Earning between $180 and $330 a week, depending on how many days off she has to take from her cleaning job because of chronic pain, Wyant lives day-to-day. Not even paycheck-to-paycheck.

Her income, along with her mother's $700 monthly Social Security, is barely enough to cover bills and is never enough to get ahead.

"I used to clip coupons, I shop at the Dollar Tree. What else can you do?" Wyant said.

She owns a car but can't afford to pay for the insurance or registration, so Wyant rides a bright pink scooter across town every day to her regular cleaning job in Pinellas Park and any side jobs she can find.

On Thursday, she climbed onto her scooter at 9 a.m. with a banana in hand for breakfast and $10 cash in her pocket. After the morning cleaning job, she would have to decide between eating lunch or buying oil for her scooter before clocking in to her 4:30 p.m. cleaning shift at H&S Swansons' Tool Co.

"Sometimes I get used to not eating all the time," Wyant said, deciding the oil must come first.

Her goal is to have three months of rent and electric payments in her savings account and enough cash to pay for car insurance and gas.

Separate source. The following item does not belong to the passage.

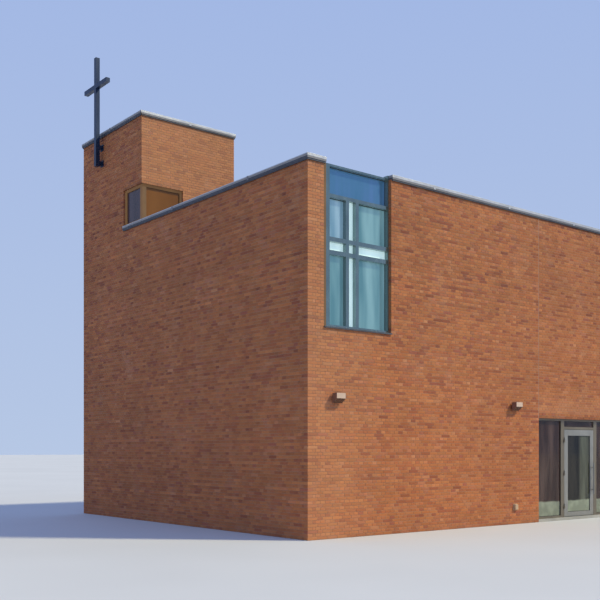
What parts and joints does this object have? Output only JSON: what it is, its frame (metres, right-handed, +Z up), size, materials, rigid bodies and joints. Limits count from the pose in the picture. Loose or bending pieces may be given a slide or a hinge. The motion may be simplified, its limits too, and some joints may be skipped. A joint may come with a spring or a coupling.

But a dream is to have enough pocket money to take her daughter out to a nice dinner or take a day off work to spend with family.

Lately, though, her extra cash has been spent on things like late fees for putting off a power bill.

"I grew up in poverty, so poverty is what I know," she said. "I want to get past it, and I don't plan on staying here long. But it's hard when you don't have many options."